* DATASET EXCERPTS

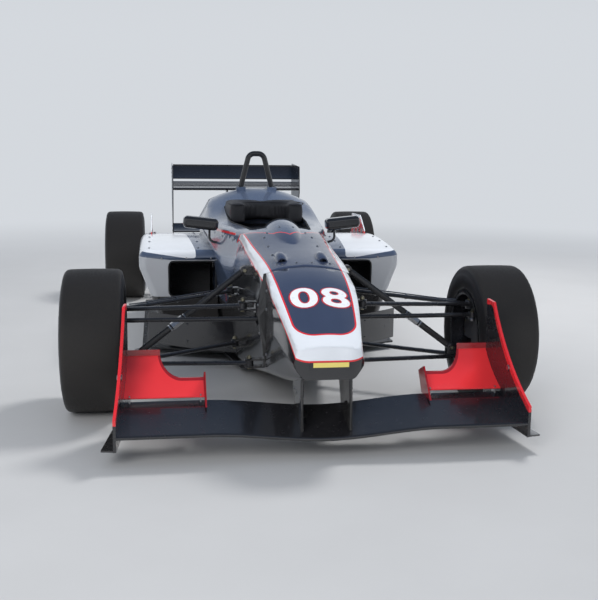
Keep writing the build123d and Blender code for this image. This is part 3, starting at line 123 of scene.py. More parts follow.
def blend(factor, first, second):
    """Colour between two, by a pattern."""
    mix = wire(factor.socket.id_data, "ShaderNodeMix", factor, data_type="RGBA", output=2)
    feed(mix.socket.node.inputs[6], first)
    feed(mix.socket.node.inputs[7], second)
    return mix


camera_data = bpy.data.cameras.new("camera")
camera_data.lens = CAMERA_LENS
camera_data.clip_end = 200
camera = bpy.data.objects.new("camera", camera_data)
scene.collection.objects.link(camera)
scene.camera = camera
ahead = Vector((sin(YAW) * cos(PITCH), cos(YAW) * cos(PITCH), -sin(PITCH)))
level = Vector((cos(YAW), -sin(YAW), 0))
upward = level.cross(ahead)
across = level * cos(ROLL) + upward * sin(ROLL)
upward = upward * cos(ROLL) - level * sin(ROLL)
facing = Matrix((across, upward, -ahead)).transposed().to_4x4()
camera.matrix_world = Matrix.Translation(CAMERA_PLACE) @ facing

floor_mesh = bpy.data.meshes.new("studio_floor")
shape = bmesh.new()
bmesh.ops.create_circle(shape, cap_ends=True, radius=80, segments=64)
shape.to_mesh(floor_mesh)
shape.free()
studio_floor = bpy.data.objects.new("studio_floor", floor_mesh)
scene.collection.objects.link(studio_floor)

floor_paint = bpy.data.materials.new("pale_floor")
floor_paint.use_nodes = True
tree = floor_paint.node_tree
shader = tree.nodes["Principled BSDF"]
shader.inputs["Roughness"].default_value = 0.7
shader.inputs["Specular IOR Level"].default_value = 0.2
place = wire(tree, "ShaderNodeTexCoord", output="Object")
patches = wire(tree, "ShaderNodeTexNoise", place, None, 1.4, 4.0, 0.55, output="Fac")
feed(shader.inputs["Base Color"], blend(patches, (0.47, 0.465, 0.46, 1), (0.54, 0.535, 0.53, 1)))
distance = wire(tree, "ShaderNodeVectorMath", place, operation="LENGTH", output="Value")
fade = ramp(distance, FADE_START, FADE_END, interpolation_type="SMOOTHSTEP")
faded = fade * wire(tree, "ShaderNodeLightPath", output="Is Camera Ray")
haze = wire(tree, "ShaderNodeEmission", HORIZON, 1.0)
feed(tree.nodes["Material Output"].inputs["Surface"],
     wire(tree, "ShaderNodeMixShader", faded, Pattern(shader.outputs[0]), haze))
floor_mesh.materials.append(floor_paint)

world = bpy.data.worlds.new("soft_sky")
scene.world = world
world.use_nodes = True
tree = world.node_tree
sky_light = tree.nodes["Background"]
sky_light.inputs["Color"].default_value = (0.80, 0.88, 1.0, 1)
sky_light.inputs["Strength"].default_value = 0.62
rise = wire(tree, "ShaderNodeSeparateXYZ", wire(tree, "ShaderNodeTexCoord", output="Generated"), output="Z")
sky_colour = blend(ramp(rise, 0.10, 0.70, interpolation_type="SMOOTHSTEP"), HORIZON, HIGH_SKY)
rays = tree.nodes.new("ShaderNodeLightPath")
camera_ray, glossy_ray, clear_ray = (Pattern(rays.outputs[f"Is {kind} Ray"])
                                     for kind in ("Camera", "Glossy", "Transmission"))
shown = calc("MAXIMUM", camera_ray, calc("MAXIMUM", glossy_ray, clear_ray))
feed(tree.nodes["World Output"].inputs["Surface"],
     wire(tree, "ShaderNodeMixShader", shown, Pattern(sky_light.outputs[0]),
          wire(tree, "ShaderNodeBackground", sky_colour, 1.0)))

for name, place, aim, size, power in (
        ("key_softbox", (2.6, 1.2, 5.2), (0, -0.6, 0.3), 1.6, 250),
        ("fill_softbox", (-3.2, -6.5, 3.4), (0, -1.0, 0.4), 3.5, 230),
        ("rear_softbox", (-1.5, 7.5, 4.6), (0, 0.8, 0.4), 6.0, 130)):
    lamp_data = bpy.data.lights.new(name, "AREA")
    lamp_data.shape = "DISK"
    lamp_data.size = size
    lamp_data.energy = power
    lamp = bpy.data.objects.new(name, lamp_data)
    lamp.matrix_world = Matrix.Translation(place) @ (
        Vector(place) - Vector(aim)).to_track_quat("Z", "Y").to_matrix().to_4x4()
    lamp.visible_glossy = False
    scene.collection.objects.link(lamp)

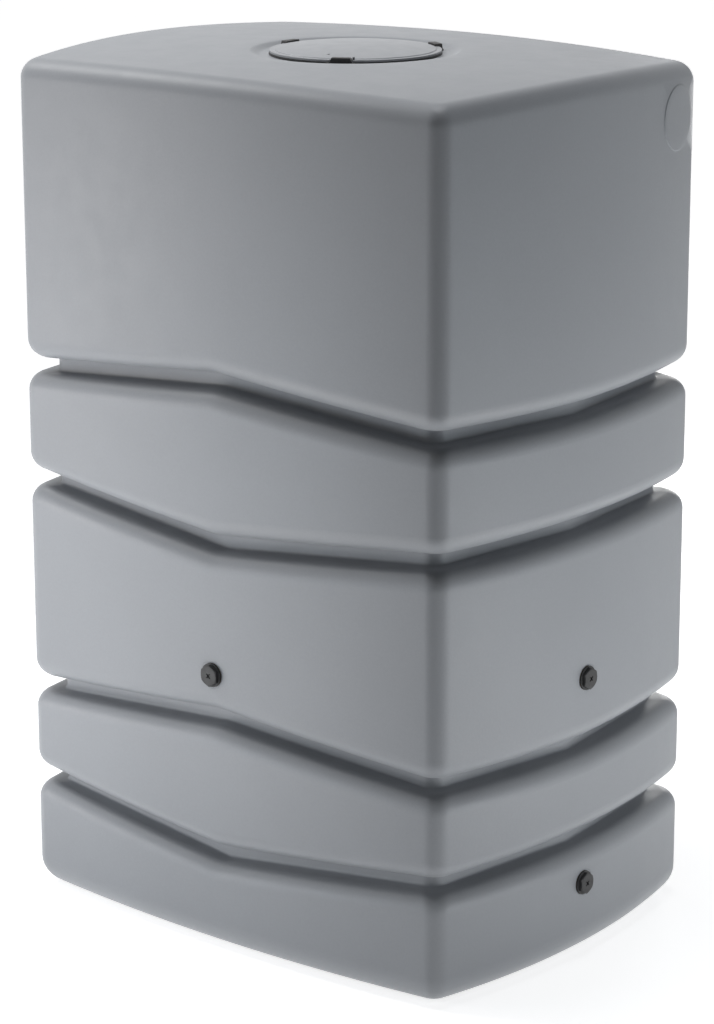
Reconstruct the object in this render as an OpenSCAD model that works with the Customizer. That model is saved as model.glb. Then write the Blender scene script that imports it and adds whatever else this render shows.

* PROBLEM DETAILS
The entries above must be returned in full, exactly as shown.

* THE RESULT
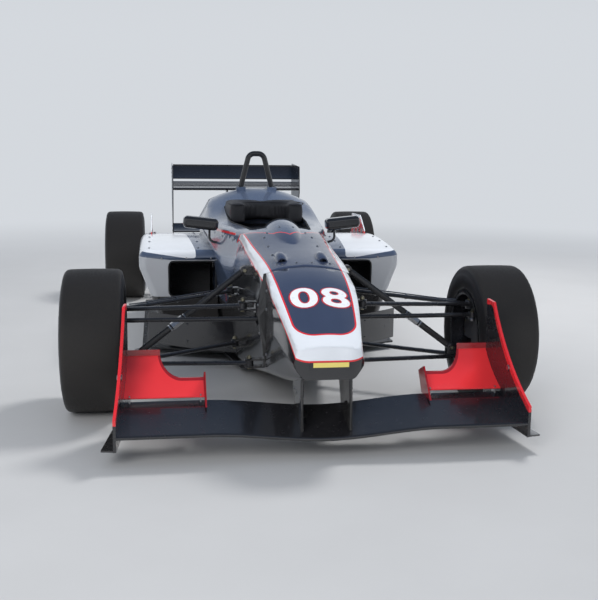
Keep writing the build123d and Blender code for this image. This is part 3, starting at line 123 of scene.py. More parts follow.
def blend(factor, first, second):
    """Colour between two, by a pattern."""
    mix = wire(factor.socket.id_data, "ShaderNodeMix", factor, data_type="RGBA", output=2)
    feed(mix.socket.node.inputs[6], first)
    feed(mix.socket.node.inputs[7], second)
    return mix


camera_data = bpy.data.cameras.new("camera")
camera_data.lens = CAMERA_LENS
camera_data.clip_end = 200
camera = bpy.data.objects.new("camera", camera_data)
scene.collection.objects.link(camera)
scene.camera = camera
ahead = Vector((sin(YAW) * cos(PITCH), cos(YAW) * cos(PITCH), -sin(PITCH)))
level = Vector((cos(YAW), -sin(YAW), 0))
upward = level.cross(ahead)
across = level * cos(ROLL) + upward * sin(ROLL)
upward = upward * cos(ROLL) - level * sin(ROLL)
facing = Matrix((across, upward, -ahead)).transposed().to_4x4()
camera.matrix_world = Matrix.Translation(CAMERA_PLACE) @ facing

floor_mesh = bpy.data.meshes.new("studio_floor")
shape = bmesh.new()
bmesh.ops.create_circle(shape, cap_ends=True, radius=80, segments=64)
shape.to_mesh(floor_mesh)
shape.free()
studio_floor = bpy.data.objects.new("studio_floor", floor_mesh)
scene.collection.objects.link(studio_floor)

floor_paint = bpy.data.materials.new("pale_floor")
floor_paint.use_nodes = True
tree = floor_paint.node_tree
shader = tree.nodes["Principled BSDF"]
shader.inputs["Roughness"].default_value = 0.7
shader.inputs["Specular IOR Level"].default_value = 0.2
place = wire(tree, "ShaderNodeTexCoord", output="Object")
patches = wire(tree, "ShaderNodeTexNoise", place, None, 1.4, 4.0, 0.55, output="Fac")
feed(shader.inputs["Base Color"], blend(patches, (0.47, 0.465, 0.46, 1), (0.54, 0.535, 0.53, 1)))
distance = wire(tree, "ShaderNodeVectorMath", place, operation="LENGTH", output="Value")
fade = ramp(distance, FADE_START, FADE_END, interpolation_type="SMOOTHSTEP")
faded = fade * wire(tree, "ShaderNodeLightPath", output="Is Camera Ray")
haze = wire(tree, "ShaderNodeEmission", HORIZON, 1.0)
feed(tree.nodes["Material Output"].inputs["Surface"],
     wire(tree, "ShaderNodeMixShader", faded, Pattern(shader.outputs[0]), haze))
floor_mesh.materials.append(floor_paint)

world = bpy.data.worlds.new("soft_sky")
scene.world = world
world.use_nodes = True
tree = world.node_tree
sky_light = tree.nodes["Background"]
sky_light.inputs["Color"].default_value = (0.80, 0.88, 1.0, 1)
sky_light.inputs["Strength"].default_value = 0.62
rise = wire(tree, "ShaderNodeSeparateXYZ", wire(tree, "ShaderNodeTexCoord", output="Generated"), output="Z")
sky_colour = blend(ramp(rise, 0.10, 0.70, interpolation_type="SMOOTHSTEP"), HORIZON, HIGH_SKY)
rays = tree.nodes.new("ShaderNodeLightPath")
camera_ray, glossy_ray, clear_ray = (Pattern(rays.outputs[f"Is {kind} Ray"])
                                     for kind in ("Camera", "Glossy", "Transmission"))
shown = calc("MAXIMUM", camera_ray, calc("MAXIMUM", glossy_ray, clear_ray))
feed(tree.nodes["World Output"].inputs["Surface"],
     wire(tree, "ShaderNodeMixShader", shown, Pattern(sky_light.outputs[0]),
          wire(tree, "ShaderNodeBackground", sky_colour, 1.0)))

for name, place, aim, size, power in (
        ("key_softbox", (2.6, 1.2, 5.2), (0, -0.6, 0.3), 1.6, 250),
        ("fill_softbox", (-3.2, -6.5, 3.4), (0, -1.0, 0.4), 3.5, 230),
        ("rear_softbox", (-1.5, 7.5, 4.6), (0, 0.8, 0.4), 6.0, 130)):
    lamp_data = bpy.data.lights.new(name, "AREA")
    lamp_data.shape = "DISK"
    lamp_data.size = size
    lamp_data.energy = power
    lamp = bpy.data.objects.new(name, lamp_data)
    lamp.matrix_world = Matrix.Translation(place) @ (
        Vector(place) - Vector(aim)).to_track_quat("Z", "Y").to_matrix().to_4x4()
    lamp.visible_glossy = False
    scene.collection.objects.link(lamp)

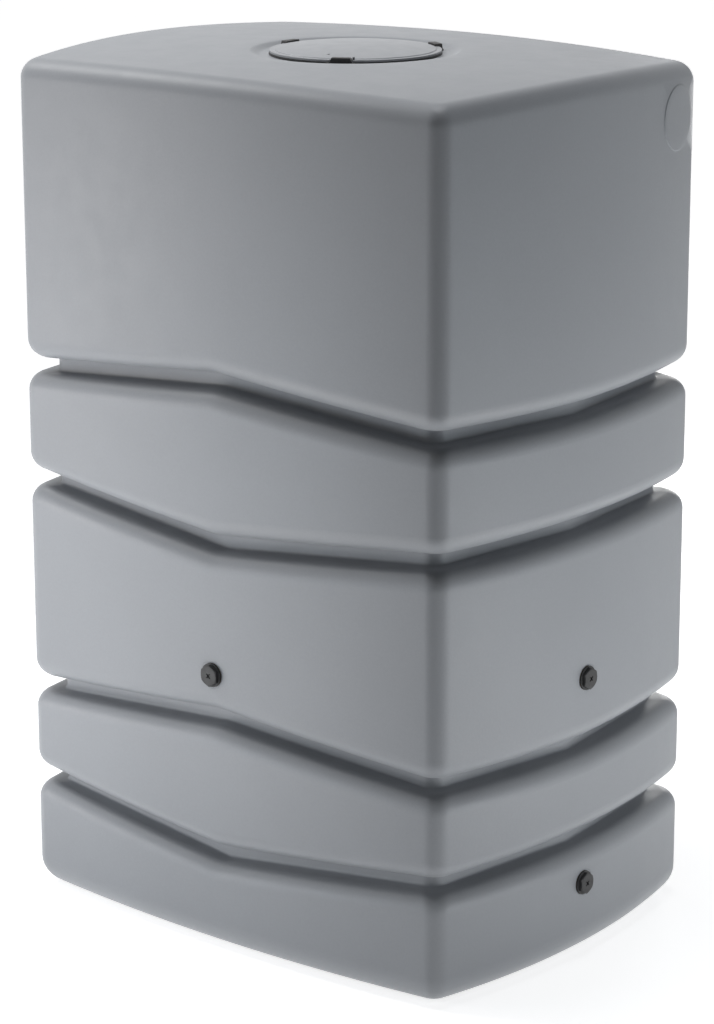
Reconstruct the object in this render as an OpenSCAD model that works with the Customizer. That model is saved as model.glb. Then write the Blender scene script that imports it and adds whatever else this render shows.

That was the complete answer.